Ambush near Treboš
| Date | 11 November 2001 |
| Location | Near Treboš, Macedonia |
| Result | See aftermath |

Belligerents
- Albanian rebels: Macedonia

Commanders and leaders
- Unknown: Ljube Boškoski

Units involved
- Unknown: Macedonian police Lions

Strength
- Unknown: 100+ members of the security forces

Casualties and losses

= Ambush near Treboš =

Ambush in November 2001

Albanian rebels ambushed a convoy of the special police unit Lions near the village of Treboš on 11 November 2001. A group known as the Albanian National Army (ANA) claimed responsibility.
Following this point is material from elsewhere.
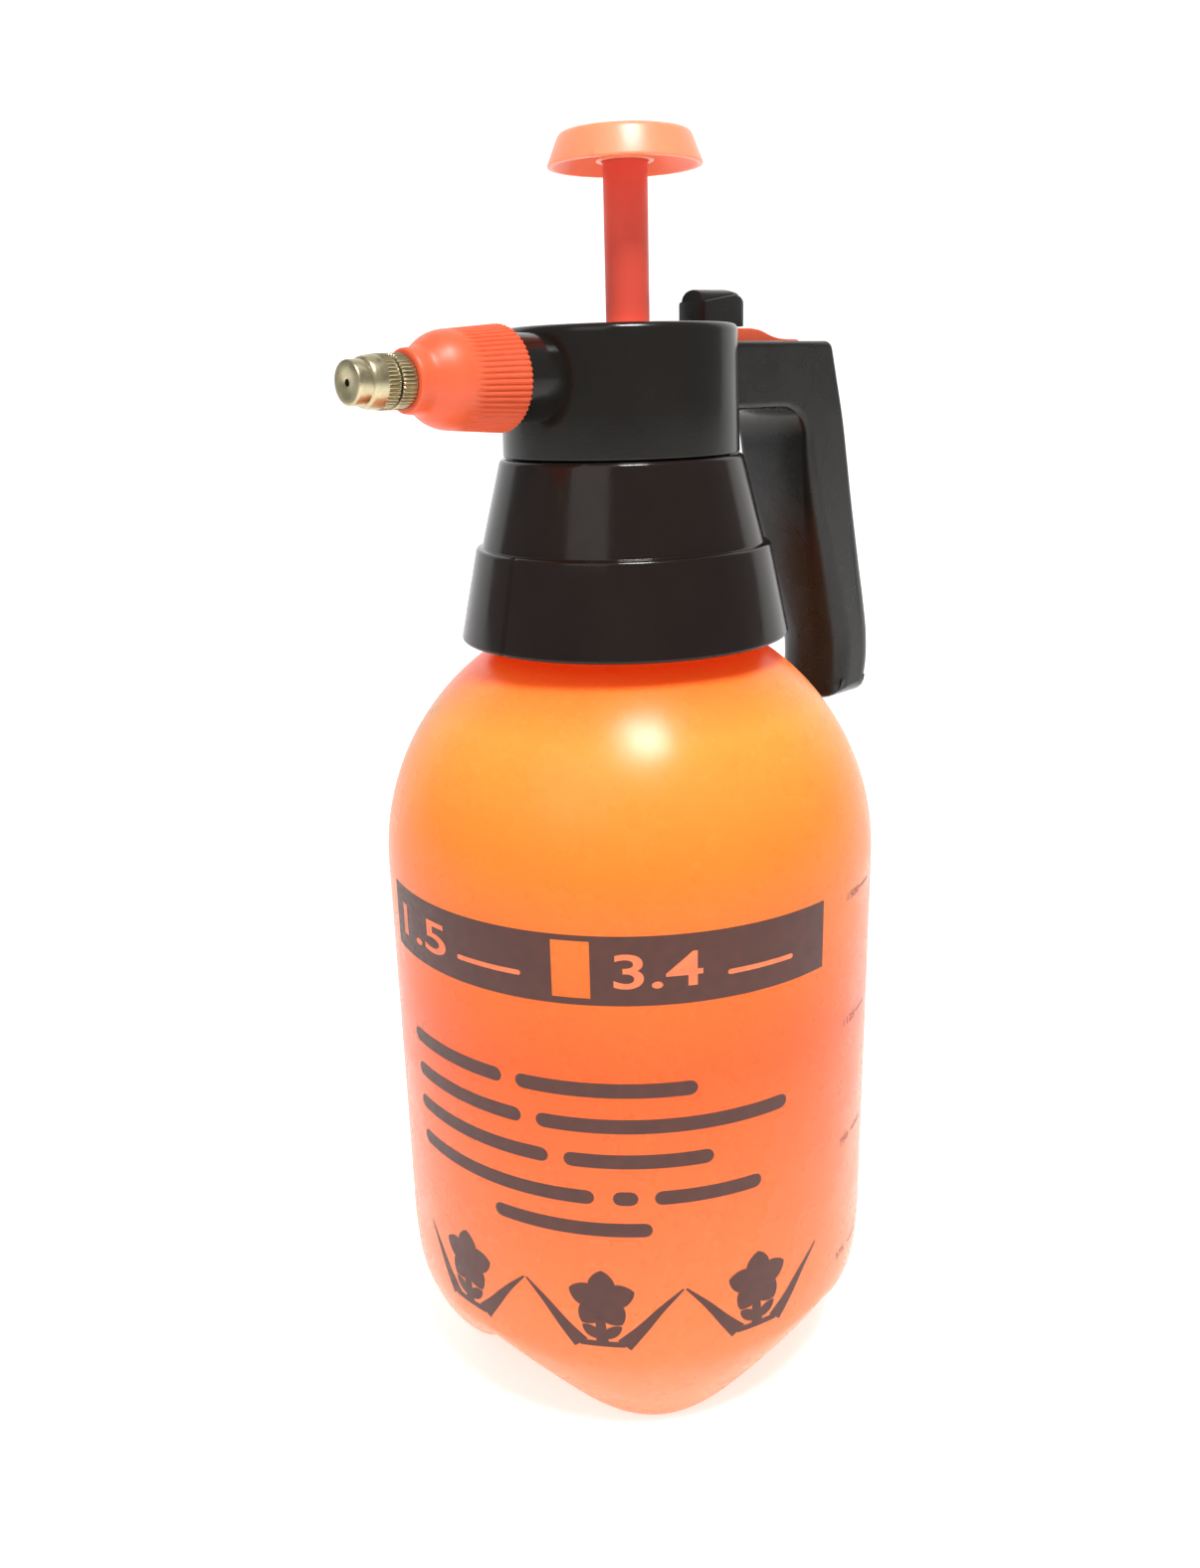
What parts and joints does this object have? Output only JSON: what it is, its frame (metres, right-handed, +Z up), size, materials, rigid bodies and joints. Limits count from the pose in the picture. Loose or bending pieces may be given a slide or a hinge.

The ambush occurred after the war of 2001 officially ended with the signing of the Ohrid Framework Agreement when members of the special Macedonian police forces were attacked on the road to Treboš where they were supposed to secure a mass grave, suspected of containing the bodies of 13 Macedonian civilians kidnapped by the NLA.

==Ambush==
In November, there were media allegations that 13 Macedonian men who were previously reported as abducted by rebels had been executed and buried in one or more mass graves near the village of Treboš. On 11 November, the Macedonian interior minister Ljube Boškoski ordered the special police unit Lions to secure an alleged mass grave of Macedonian civilians in the area of Tetovo. There they arrested seven Albanians whom they accused of belonging to the NLA. In reaction, ethnic Albanian villagers retrieved automatic weapons which were withheld and set up checkpoints, vowing to resist Boškoski's forces. In an e-mail to a Western news agency, ANA declared: "We declare all territories with majority Albanian populations... a forbidden zone for the forces of repressive Macedonian machinery. If they enter, they will be deemed legitimate targets and get hit without warning." 100 Macedonian civilians were abducted by Albanian rebels in retaliation. A convoy of the Lions was ambushed by Albanian rebels near Treboš, which resulted in the deaths of three policemen and the wounding of another three.

==Aftermath==
ANA claimed responsibility for the attack. It also claimed that Xhemail Rexhepi (Shqiponja 5 [Eagle 5]) was involved in the clashes. A former NLA commander denied involvement of the disbanded organization with the abductions. International mediators and NATO troops convinced the Albanians to free the hostages. Police units were withdrawn from Treboš. President Boris Trajkovski's cabinet distanced itself from the arrest of the seven Albanians, conceding it had violated the amnesty for the rebels. Pavle Trajanov, leader of the party Democratic Alliance, blamed Boškoski for the ambush. Western envoys also blamed him for provoking the violence before the vote in parliament to ratify the Ohrid Framework Agreement. On 22 November, the human remains thought to be of six Macedonian civilians were found in the area.